Step 5: Go for the Next Layer

Now that the general outline for the hairline is complete, let’s move on to the next step. The goal for the next step is to thin out any bulkiness along the front of the wig. You’ll pluck the sections in layers to keep things simple. 

For the first layer, you’ll follow the below instructions: 

  1. Take the clips out of the hair so that all of the hair is down. 
  2. Turn the mannequin head to the side so you can begin to pluck the hair on one of the sides. 
  3. With your rat tail comb, part out a rectangular section about one inch from the hairline. The long side of the rectangle should span from the temple to the ear. 
  4. Use a clip or two to hold the rest of the hair out of the way. 
  5. Separate the rectangle in two sections by using your finger to create a horizontal part at the midpoint of the rectangle. You now have two free sections. 
  6. Pin up the top half of the section and begin plucking starting at the top right corner of the lower section and moving straight down millimeter by millimeter. 
    • Pluck 3-4 strands at the corner, move down a millimeter and tweeze 3-4 more strands. Continue until you reach the bottom of the section (at ear level).
    • After you’ve completed this first layer of plucking, you’ll create a new vertical part to the side of the first layer (a milimeter in width) and repeat the above steps. You should pluck five to six 1 mm layers in the section.
    • If the section has not been thinned out sufficiently, you can repeat this step to thin it out further.
  7. Remove the pin from the top half of the section and repeat the previous steps. 
  8. Pluck layer by layer on the other side of the wig (5-7 layers).  
  9. Pluck the middle portion of the wig in smaller sections. You may end up with 7 to 10 layers for this section. 

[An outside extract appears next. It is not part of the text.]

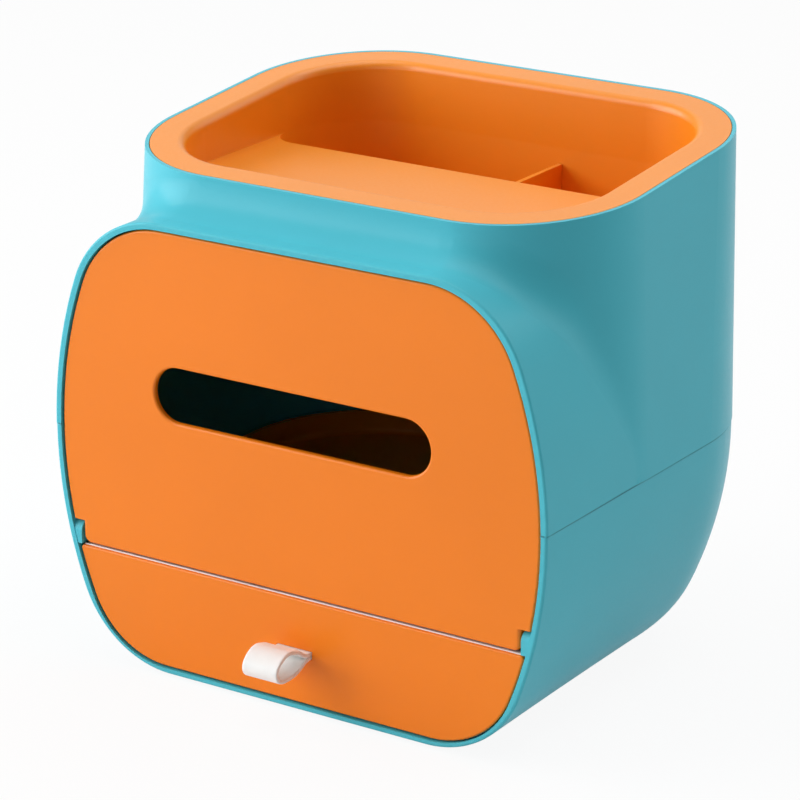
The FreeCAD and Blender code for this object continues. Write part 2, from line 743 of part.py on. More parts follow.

Step 6: Creating Baby Hair

If you’re someone who likes sleek, laid baby hair, you don’t want to skip this step. Baby hair not only adds interest and style to your wig, but it also helps to conceal the lace during the styling process. 

But all in all, if you’re not into baby hair, you don’t have to do it- it’s your choice! 

To create baby hairs, you should follow the below instructions: 

  • Put more mousse across the hairline of the wig (2 palm-fulls). Then comb or brush all of the hair backward and secure with a butterfly clip. 
  • Part out tiny sections where you’d like baby hair to appear. The sections should be horizontal and extremely close to the hairline (about a millimeter or so). Most people do baby hairs around the temples, sideburns, and near the widows peak of the wig. 
  • Use clips to secure the rest of the hair out of the way. You don’t want to pluck too many hairs by accident. 
  • Go in with the tweezers and pluck behind the baby hairs you will be leaving out. You can use the same technique as you did with the other sections (pluck 3 to 4 hairs every millimeter). But remember that the baby hairs should be done according to your preference. Pluck as little or as much as you’d like. 
  • Shorten the baby hairs. With your eyebrow razor, cut the baby hairs down to about ½ inch or 1 ½ inches long. 

Pluck Wig Part

Often, when you buy a human hair lace front wig, you’ll find that it comes with a natural pre-plucked part, whether it be a middle part, side part, or deep side part. Some wigs like 360 lace wigs allow for free parting, where you can part your hair wherever you’d like.

But if you’ve purchased a T-part wig with a fixed part, you may have to pluck it. Here are the steps you need to follow to pluck your wig part: 

  1. While your wig is on the mannequin head, put a palm-full of styling mousse on the wig where you want the part to be. 
  2. Part the wig with the rat-tail comb and comb the hair away from the part. 
  3. Begin plucking the hair one hair at a time from front to back in the direction of the part. 
  4. If you pluck one line of strands and would like the part to be wider, pluck an additional line. You don’t want the part to be too wide, so we recommend not plucking more than 2 lines. 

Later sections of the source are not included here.